Much like with a traditional bond, investors hand over a sum of money to obtain a cat bond, and are paid interest. They have been attractive to investors in the current low-rate environment as they often offer higher interest.
The catch is that if the natural disaster specified in the bond takes place the insurer may not pay back part or all of the bond and use the funds to cover its losses or replenish its capital.
However, without a major hurricane in recent years, investors have been snapping up cat bonds.
In 2016, the alternative reinsurance market was worth $81 billion, after expanding by nearly 13 percent for two straight years, according to data from British reinsurance broker Aon Benfield.

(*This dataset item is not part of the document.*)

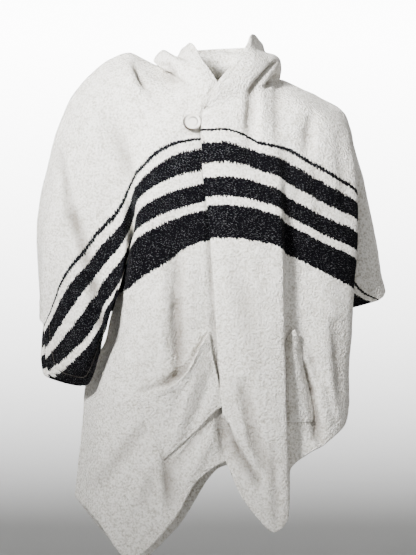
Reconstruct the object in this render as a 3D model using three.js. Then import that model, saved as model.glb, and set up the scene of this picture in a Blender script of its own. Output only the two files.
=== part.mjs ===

That put it at just under 14 percent of the size of the traditional reinsurance market.
– Testing times –
But the favourable winds may be over.
“Harvey and Irma are significant events for the sector… They will be a test for alternative capital,” said Torsten Jeworrek, a member of the management board at German reinsurance giant Munich Re, at an industry conference in Monaco this week.
Jeworrek also estimated Harvey, which lashed Texas and Louisiana with unprecedented rain last month, could end up costing insurers between $25 and $30 billion (21 and 25 billion euros).
Damage estimates for Hurricane Harvey, which made landfall in Texas on August 26 before returning out to sea to then lash Louisiana, vary from around $50 billion to well in excess of $100 billion.
However, not all property was insured or fully insured.
Nevertheless, with Harvey and Irma, certain “cat bonds will be triggered, the expected profitability won’t be there and there may even be losses,” said Claude Tendil, the organiser of the annual insurance conference known as September Rendezvous.
“The alternative finance market could experience a sudden stop,” he added.
Before Hurricane Irma struck Florida, ratings agency S&P Global Ratings identified 13 cat bonds that could get triggered, depending on its path and the severity of damage.
“Ever since the first catastrophe bond was issued, the question ‘How would the market react to a major event?’ has loomed, and Hurricane Irma could very well be that event,” the agency wrote in a recent report.
Some bonds could possibly see a loss on the investment principal, but S&P Global Ratings remained sanguine about the prospects for the cat bond market, even if some investors get burned by Irma.
“As to what happens post-Irma, even if bonds were to suffer principal reductions, we expect most investors would remain, as periodic losses are to be expected. So, one event, even a major one, should not result in a mass exodus,” said the agency.